_THE INPUT_
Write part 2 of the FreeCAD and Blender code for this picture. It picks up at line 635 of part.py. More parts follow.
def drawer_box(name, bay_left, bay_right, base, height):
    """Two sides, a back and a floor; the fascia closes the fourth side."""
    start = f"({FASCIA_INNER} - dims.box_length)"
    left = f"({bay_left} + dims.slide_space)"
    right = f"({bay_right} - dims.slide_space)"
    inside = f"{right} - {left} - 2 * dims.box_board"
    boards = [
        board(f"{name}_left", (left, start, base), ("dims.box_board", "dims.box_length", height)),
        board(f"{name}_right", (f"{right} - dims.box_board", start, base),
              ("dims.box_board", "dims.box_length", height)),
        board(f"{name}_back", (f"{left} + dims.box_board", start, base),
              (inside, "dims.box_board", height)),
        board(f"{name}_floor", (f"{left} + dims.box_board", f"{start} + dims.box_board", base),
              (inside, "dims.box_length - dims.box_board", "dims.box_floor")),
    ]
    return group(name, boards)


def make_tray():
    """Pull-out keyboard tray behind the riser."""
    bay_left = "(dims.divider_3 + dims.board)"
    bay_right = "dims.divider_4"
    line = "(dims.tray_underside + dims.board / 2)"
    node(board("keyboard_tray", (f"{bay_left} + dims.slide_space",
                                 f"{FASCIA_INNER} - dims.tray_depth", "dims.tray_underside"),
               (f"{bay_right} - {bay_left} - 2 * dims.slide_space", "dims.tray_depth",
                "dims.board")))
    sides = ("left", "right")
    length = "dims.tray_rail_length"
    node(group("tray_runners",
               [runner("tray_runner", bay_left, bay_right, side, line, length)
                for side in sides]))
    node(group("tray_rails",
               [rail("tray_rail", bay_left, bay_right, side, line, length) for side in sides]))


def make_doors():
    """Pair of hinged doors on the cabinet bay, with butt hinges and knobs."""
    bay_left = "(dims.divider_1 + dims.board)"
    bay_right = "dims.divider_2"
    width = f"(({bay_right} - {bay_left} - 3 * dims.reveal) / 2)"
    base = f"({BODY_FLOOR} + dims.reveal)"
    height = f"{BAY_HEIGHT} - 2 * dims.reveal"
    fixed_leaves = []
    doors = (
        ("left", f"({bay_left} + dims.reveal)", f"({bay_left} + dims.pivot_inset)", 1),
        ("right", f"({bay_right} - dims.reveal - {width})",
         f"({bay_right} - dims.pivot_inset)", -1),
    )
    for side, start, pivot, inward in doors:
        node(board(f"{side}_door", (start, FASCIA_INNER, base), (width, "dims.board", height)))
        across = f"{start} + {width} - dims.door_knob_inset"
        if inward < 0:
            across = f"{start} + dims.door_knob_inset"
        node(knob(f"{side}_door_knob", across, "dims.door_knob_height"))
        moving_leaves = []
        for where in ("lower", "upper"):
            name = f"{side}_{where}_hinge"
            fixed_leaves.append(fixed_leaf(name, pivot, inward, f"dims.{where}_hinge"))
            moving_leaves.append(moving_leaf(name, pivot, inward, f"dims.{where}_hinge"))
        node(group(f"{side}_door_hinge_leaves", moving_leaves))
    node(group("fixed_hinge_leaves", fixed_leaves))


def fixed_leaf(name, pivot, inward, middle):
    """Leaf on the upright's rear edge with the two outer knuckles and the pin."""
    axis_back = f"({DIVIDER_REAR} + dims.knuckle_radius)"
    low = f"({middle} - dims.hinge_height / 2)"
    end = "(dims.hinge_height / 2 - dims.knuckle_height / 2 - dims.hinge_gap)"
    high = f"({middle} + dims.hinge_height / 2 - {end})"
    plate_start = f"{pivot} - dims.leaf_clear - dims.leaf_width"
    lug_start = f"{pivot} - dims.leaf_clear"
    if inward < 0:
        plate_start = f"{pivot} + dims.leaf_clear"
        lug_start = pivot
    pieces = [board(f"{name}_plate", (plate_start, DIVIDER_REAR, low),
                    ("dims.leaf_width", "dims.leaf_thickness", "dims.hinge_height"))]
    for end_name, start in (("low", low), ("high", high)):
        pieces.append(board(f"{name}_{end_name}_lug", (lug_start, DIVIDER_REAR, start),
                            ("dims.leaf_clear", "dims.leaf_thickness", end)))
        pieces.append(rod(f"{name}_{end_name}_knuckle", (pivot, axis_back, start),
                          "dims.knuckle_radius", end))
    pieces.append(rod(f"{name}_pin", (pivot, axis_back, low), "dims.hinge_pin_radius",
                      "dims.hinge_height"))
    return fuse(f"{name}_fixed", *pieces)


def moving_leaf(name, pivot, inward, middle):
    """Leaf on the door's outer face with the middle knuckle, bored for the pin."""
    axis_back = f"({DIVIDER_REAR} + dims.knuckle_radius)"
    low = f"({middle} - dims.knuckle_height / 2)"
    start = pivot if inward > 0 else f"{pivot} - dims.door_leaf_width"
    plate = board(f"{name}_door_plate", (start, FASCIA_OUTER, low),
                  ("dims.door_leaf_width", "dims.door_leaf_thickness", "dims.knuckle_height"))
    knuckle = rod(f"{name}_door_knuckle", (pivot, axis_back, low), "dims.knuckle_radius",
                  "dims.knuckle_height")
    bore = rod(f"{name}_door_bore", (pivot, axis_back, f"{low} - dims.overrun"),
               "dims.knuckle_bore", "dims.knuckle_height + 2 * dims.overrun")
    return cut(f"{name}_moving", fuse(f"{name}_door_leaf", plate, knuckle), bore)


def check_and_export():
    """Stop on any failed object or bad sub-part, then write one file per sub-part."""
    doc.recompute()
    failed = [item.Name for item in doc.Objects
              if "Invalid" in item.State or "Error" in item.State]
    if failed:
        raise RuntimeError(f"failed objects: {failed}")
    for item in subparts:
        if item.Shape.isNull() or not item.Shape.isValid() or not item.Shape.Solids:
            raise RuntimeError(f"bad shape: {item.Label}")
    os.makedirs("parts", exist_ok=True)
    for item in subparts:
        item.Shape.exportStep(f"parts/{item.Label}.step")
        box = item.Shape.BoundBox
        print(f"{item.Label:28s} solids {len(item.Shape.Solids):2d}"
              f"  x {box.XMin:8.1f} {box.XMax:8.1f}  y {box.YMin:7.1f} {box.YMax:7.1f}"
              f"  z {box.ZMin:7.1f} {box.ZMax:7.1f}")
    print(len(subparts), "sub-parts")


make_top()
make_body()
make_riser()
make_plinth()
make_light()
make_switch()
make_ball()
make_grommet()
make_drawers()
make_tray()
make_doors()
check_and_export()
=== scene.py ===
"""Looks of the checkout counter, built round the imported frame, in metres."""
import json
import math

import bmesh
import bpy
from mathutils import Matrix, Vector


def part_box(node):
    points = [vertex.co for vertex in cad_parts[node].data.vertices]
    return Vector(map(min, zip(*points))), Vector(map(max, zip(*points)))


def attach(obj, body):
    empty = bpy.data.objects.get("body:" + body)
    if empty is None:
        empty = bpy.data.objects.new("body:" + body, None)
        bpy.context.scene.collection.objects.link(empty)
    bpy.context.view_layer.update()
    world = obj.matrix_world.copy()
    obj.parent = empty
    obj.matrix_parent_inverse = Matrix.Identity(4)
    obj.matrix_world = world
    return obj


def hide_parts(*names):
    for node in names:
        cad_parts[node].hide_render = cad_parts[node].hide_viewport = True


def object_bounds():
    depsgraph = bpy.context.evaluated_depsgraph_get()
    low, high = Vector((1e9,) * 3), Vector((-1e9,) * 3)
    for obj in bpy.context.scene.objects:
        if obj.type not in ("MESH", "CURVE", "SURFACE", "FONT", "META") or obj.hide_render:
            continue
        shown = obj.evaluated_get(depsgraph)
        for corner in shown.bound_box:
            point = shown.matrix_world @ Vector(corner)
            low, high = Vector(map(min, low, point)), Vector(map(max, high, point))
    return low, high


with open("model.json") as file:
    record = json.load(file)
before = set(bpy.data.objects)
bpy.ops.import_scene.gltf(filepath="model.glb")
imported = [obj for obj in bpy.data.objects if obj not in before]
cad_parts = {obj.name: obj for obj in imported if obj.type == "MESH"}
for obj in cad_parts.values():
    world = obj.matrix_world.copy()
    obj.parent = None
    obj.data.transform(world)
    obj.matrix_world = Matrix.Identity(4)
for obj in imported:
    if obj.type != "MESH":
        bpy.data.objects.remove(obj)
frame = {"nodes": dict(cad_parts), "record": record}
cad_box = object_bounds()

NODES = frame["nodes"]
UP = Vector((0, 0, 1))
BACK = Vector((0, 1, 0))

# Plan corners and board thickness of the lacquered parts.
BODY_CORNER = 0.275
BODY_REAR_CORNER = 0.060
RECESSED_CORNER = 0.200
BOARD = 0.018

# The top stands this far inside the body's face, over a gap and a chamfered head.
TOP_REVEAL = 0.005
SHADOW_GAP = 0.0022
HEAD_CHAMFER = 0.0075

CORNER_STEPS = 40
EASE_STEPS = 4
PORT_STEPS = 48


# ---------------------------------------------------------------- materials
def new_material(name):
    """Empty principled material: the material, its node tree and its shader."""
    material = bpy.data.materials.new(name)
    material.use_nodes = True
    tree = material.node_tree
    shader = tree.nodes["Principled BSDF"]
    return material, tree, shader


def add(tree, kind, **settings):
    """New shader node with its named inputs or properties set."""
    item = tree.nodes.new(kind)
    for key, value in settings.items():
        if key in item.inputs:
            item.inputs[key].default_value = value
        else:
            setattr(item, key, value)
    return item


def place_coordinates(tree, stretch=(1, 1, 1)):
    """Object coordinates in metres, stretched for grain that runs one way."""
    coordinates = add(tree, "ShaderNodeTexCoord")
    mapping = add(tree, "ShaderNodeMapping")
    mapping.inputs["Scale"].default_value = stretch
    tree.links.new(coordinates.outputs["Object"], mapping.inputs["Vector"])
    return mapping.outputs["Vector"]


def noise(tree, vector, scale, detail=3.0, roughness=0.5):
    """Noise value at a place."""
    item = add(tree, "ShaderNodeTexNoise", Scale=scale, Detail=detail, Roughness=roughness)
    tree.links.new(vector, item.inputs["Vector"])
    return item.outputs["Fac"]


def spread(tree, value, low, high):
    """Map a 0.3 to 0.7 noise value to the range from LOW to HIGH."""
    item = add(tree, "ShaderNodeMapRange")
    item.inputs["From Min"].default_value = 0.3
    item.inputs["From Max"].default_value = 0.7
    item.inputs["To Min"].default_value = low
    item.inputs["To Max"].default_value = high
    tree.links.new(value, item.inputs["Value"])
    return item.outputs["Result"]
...
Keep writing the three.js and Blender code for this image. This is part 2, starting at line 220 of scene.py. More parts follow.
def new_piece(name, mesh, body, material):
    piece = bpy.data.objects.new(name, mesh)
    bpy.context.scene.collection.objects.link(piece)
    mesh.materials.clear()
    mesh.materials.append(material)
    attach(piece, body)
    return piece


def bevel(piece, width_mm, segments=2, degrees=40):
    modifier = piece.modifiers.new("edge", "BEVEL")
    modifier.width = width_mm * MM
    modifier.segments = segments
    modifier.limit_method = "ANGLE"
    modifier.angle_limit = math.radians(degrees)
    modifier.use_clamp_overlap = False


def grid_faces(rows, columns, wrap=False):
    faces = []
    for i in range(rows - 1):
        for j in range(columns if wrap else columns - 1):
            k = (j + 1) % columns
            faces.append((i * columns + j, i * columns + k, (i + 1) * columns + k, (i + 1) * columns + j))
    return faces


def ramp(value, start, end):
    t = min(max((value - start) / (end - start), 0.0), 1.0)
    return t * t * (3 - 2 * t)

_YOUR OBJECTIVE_
Using the data above, transcribe the lines that run from the line with "Write part 2" to the line with "return group(name, boards)", both ends kept, and output nothing else.

_EXERCISE ANSWER_
Write part 2 of the FreeCAD and Blender code for this picture. It picks up at line 635 of part.py. More parts follow.
def drawer_box(name, bay_left, bay_right, base, height):
    """Two sides, a back and a floor; the fascia closes the fourth side."""
    start = f"({FASCIA_INNER} - dims.box_length)"
    left = f"({bay_left} + dims.slide_space)"
    right = f"({bay_right} - dims.slide_space)"
    inside = f"{right} - {left} - 2 * dims.box_board"
    boards = [
        board(f"{name}_left", (left, start, base), ("dims.box_board", "dims.box_length", height)),
        board(f"{name}_right", (f"{right} - dims.box_board", start, base),
              ("dims.box_board", "dims.box_length", height)),
        board(f"{name}_back", (f"{left} + dims.box_board", start, base),
              (inside, "dims.box_board", height)),
        board(f"{name}_floor", (f"{left} + dims.box_board", f"{start} + dims.box_board", base),
              (inside, "dims.box_length - dims.box_board", "dims.box_floor")),
    ]
    return group(name, boards)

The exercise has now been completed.